Your dialogue with our Division starts with the staff accountant and review accountant identified in your comment letter. But, if you think their conclusion is not appropriate, then continue the dialogue by asking for a review by more senior Division accounting staff. In our Division, the first layer of additional review will come from the Senior Assistant Chief Accountant; there is one for each of the Division's 11 industry groups. If you still don't agree with the staff decision at that level, request that the decision be reviewed by our office, the Division's Office of Chief Accountant. At that level, the decision will be reviewed by one of 7 Associate Chief Accountants, 4 of us are on this panel, and depending on the course of the dialogue with us, we can pull in either the Division's Deputy Chief Accountant or Chief Accountant. And, after working with our Division, you still have an opportunity to have the Division's decision reviewed by the Office of Chief Accountant of the Commission.

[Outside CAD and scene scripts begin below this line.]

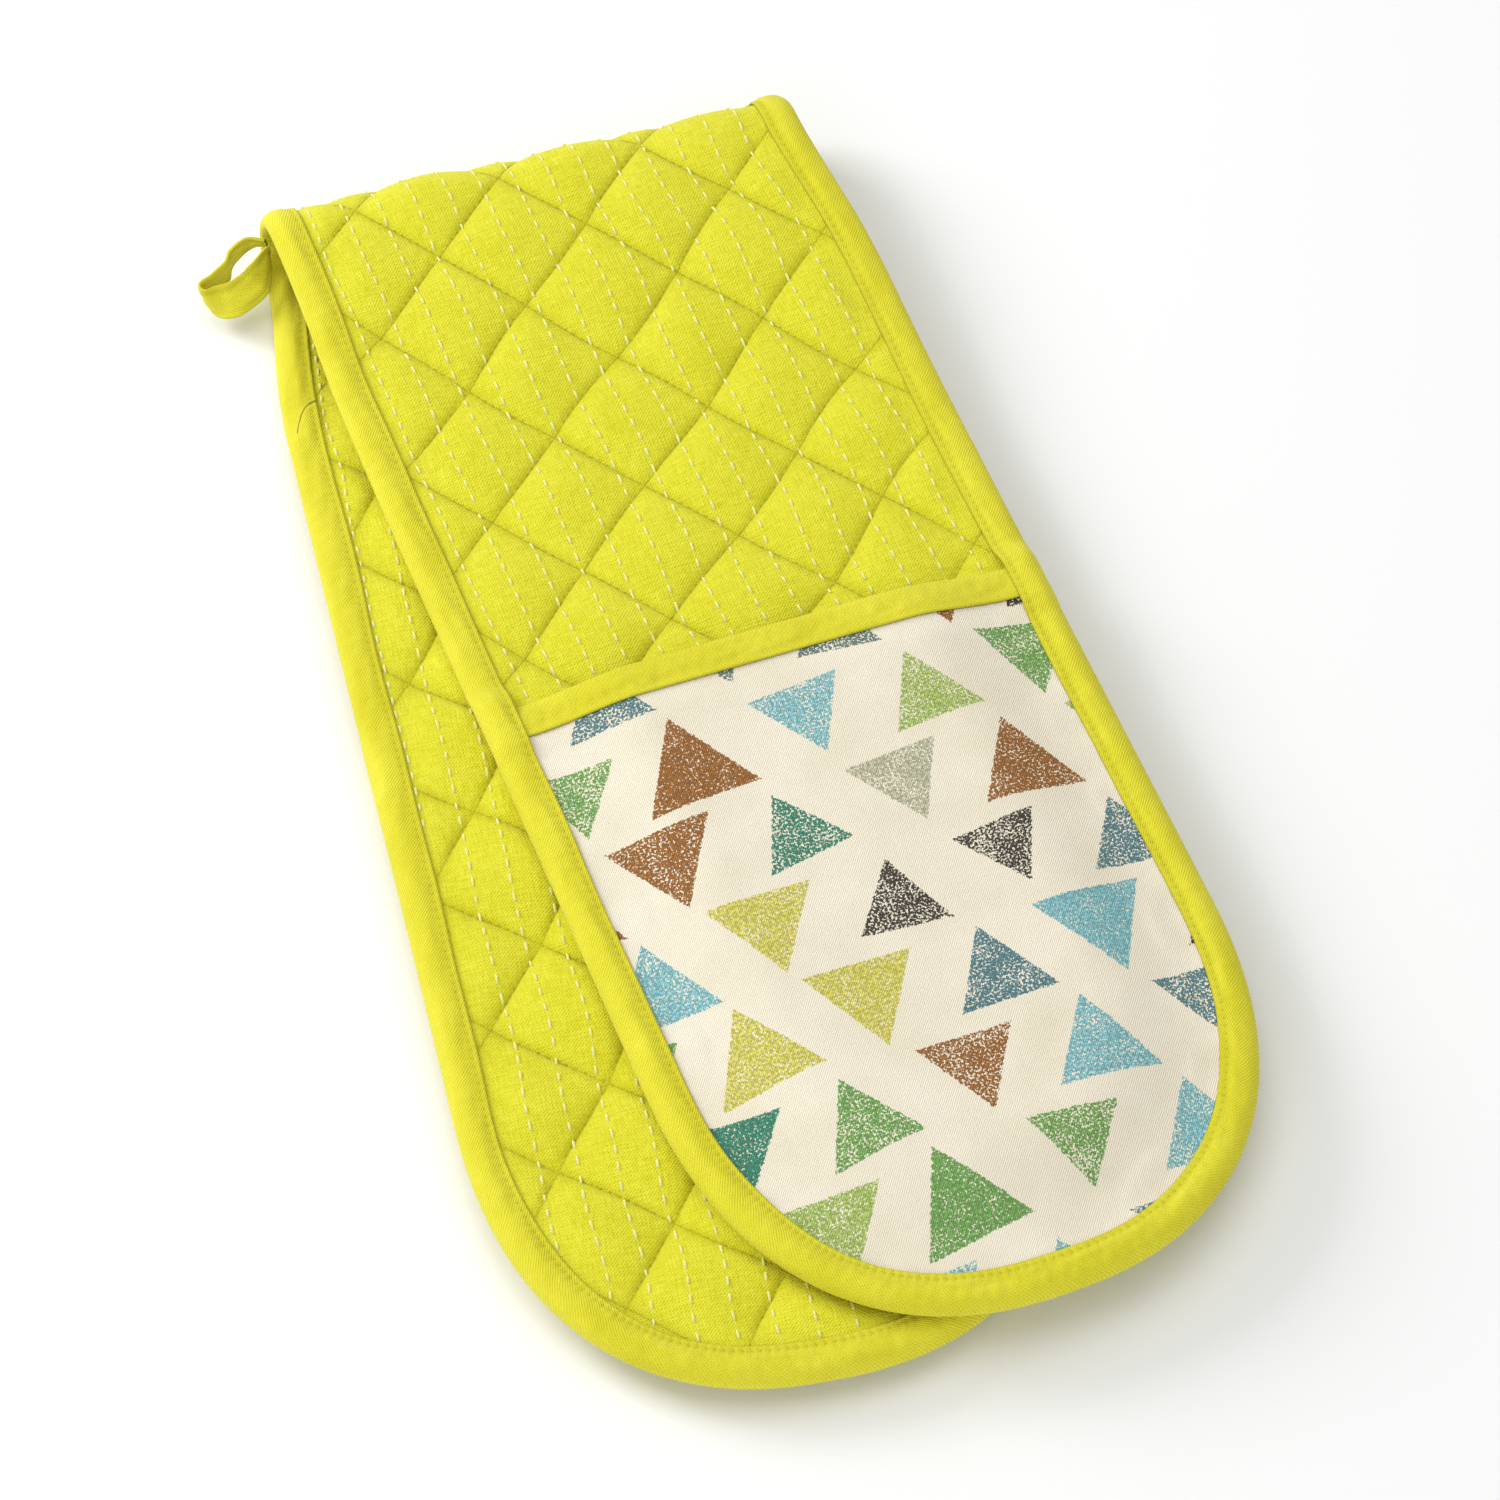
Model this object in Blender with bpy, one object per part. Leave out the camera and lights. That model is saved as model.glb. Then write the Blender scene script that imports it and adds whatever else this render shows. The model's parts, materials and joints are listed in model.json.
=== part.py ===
"""Double oven glove: one long quilted strip with a pocket for each hand,
lying folded in half with the hanging loop at the left end of the fold.

The strip is drawn flat and then placed. A flat point has u across the strip,
s along it from its middle (the upper half's side is positive), and a height
off the inner face. Placing it bends the middle of the strip round the fold and
lays the two halves over each other.
"""

import bpy
import bmesh
import numpy as np
from math import ceil, cos, pi, radians, sin
from mathutils import Vector
from mathutils.geometry import delaunay_2d_cdt

# Driving dimensions, in metres
STRIP_LENGTH = 0.900
STRIP_WIDTH = 0.180
END_DEPTH = 0.107
END_ROUNDNESS = 2.33
SPLAY = radians(4.8)
POCKET_MOUTH = 0.211

# Thickness of each layer
FACE_CLOTH = 0.0007
WADDING = 0.0044
EDGE_WADDING = 0.0012
LINING_CLOTH = 0.0005
POCKET_WADDING = 0.0016
POCKET_EDGE_WADDING = 0.0006
PRINT_CLOTH = 0.0006
HAND_SPACE = 0.0054
LAYER_GAP = 0.0003

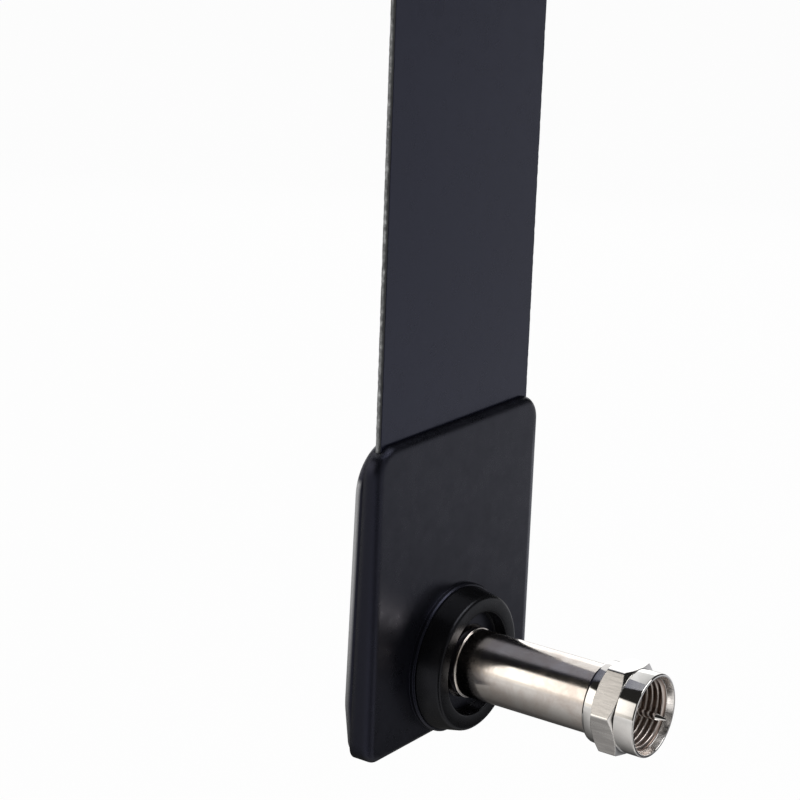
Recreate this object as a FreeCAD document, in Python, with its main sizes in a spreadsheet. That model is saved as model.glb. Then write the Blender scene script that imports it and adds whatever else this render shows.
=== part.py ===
"""Stick TV antenna: a flat blade in a thin two-part housing with a coax plug at right angles.

Millimetres. +Z runs up the blade and -Y is the way the plug points. The origin is the
middle of the mouth of the coupling nut, so the nut, sleeve and pin are turned about Y.
"""
import FreeCAD, Part
import math
import os
import Sketcher

# Driving dimensions. Every "reach" is measured back from the mouth of the nut.
SIZES = {
    # housing
    "housing_height": 42.3,
    "housing_below_axis": 9.8,
    "housing_reach": 30.6,
    "housing_taper": 0.95,
    "housing_top_radius": 3.6,
    "housing_low_radius": 2.2,
    "front_edge_radius": 0.95,
    "rear_edge_chamfer": 0.7,
    "front_wall": 0.9,
    "side_wall": 1.2,
    "rear_plate": 1.5,
    # locating pegs of the rear cover
    "peg_radius": 1.2,
    "peg_spacing": 20.0,
    "peg_drop": 10.5,
    "peg_clearance": 0.3,
    # round hub on the front cover, measured outwards from the sleeve's flange
    "platform_height": 2.2,
    "platform_wall": 0.9,
    "hub_floor": 1.0,
    "ring_height": 4.0,
    "ring_fit": 0.05,
    "ring_bore_step": 0.35,
    "ring_bore_edge": 0.15,
    "ring_land": 2.15,
    "ring_edge": 0.5,
    "ring_draft": 0.65,
    "hub_foot_stand": 0.35,
    "hub_foot_height": 0.7,
    "hub_foot_edge": 0.2,
    # blade
    "blade_width": 33.2,
    "blade_exposed": 147.5,
    "blade_corner_radius": 2.0,
    "blade_gap": 0.17,
    "blade_back_gap": 0.28,
    "blade_side_gap": 0.6,
    "blade_end_gap": 1.0,
    "slot_clearance": 0.3,
    "core_thickness": 0.6,
    "foil_thickness": 0.05,
    "film_thickness": 0.1,
    "film_tuck": 6.0,
    # printed copper on the blade
    "radiator_side_margin": 3.1,
    "radiator_split": 63.0,
    "radiator_split_gap": 4.0,
    "radiator_end_margin": 8.0,
    "radiator_window_width": 9.0,
    "radiator_window_margin": 10.0,
    "tail_width": 2.4,
    "tail_end_above_axis": 6.5,
    "feed_width": 1.6,
    "feed_overlap": 6.0,
    # coupling nut
    "nut_length": 7.6,
    "collar_length": 2.75,
    "collar_radius": 5.45,
    "collar_edge": 0.2,
    "hexagon_length": 3.25,
    "hexagon_across": 11.0,
    "hexagon_turn": 54.3,
    "hexagon_chamfer_stand": 0.05,
    "hexagon_chamfer_depth": 0.46,
    "shoulder_radius": 5.4,
    "shoulder_edge": 0.55,
    "thread_bore_radius": 4.78,
    "mouth_flare": 0.2,
    "mouth_chamfer": 0.3,
    "lip_length": 1.1,
    "nut_play": 0.1,
    "nut_running_fit": 0.08,
    # fixed part of the plug
    "post_radius": 3.15,
    "post_bore": 2.45,
    "post_flange_seat": 0.87,
    "post_flange_length": 0.95,
    "sleeve_radius": 4.58,
    "sleeve_press_gap": 0.04,
    "sleeve_end_edge": 0.12,
    "bead_stand": 0.2,
    "bead_length": 0.3,
    "bead_height": 3.5,
    "bead_clearance": 0.15,
    "sleeve_flange_seat": 0.47,
    "sleeve_flange_length": 1.0,
    "flange_clearance": 0.3,
    "insulator_setback": 0.15,
    "insulator_gap": 0.05,
    "insulator_end_gap": 0.3,
    "pin_radius": 0.45,
    "pin_shank_radius": 0.65,
    "pin_gap": 0.05,
    "pin_reach": 1.8,
    "pin_point": 0.45,
    "pin_point_radius": 0.15,
    "pin_tail": 0.5,
    "spacer_width": 1.4,
    "spacer_gap": 0.35,
    # feed parts on the back of the blade
    "solder_radius": 1.35,
    "solder_height": 0.45,
    "solder_gap": 0.03,
    "solder_top_width": 0.25,
    "balun_length": 2.0,
    "balun_width": 1.25,
    "balun_height": 0.8,
    "balun_above_axis": 6.5,
    "capacitor_length": 1.6,
    "capacitor_width": 0.8,
    "capacitor_height": 0.6,
    "capacitor_above_axis": 3.4,
    "capacitor_aside": 3.4,
    "chip_edge": 0.08,
}

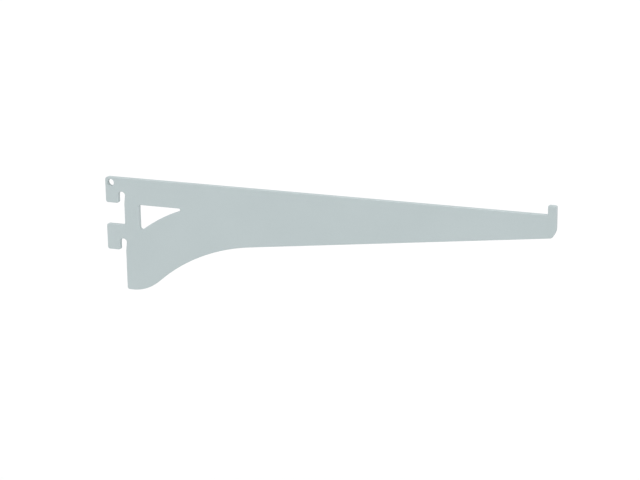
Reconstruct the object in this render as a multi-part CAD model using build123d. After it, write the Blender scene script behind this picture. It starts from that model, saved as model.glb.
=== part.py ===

The goal of the multiple levels of review is not to create a war of attrition through bureaucracy; it's to ensure that there are appropriate checks and balances within our decision-making process. You're all very familiar with our agency mission of protecting investors, but you may not be as familiar with another aspect of our mission: facilitating capital formation. One way we're able to balance our goals of investor protection and capital formation is to rely on the judgments of our accountants that are most familiar with your filings. But we only achieve that balance if you're willing to request a review of accounting decisions made by our Division's staff that you think are not appropriate. Requesting that more senior review is a way to participate fully in the dialogue and we encourage you to do so.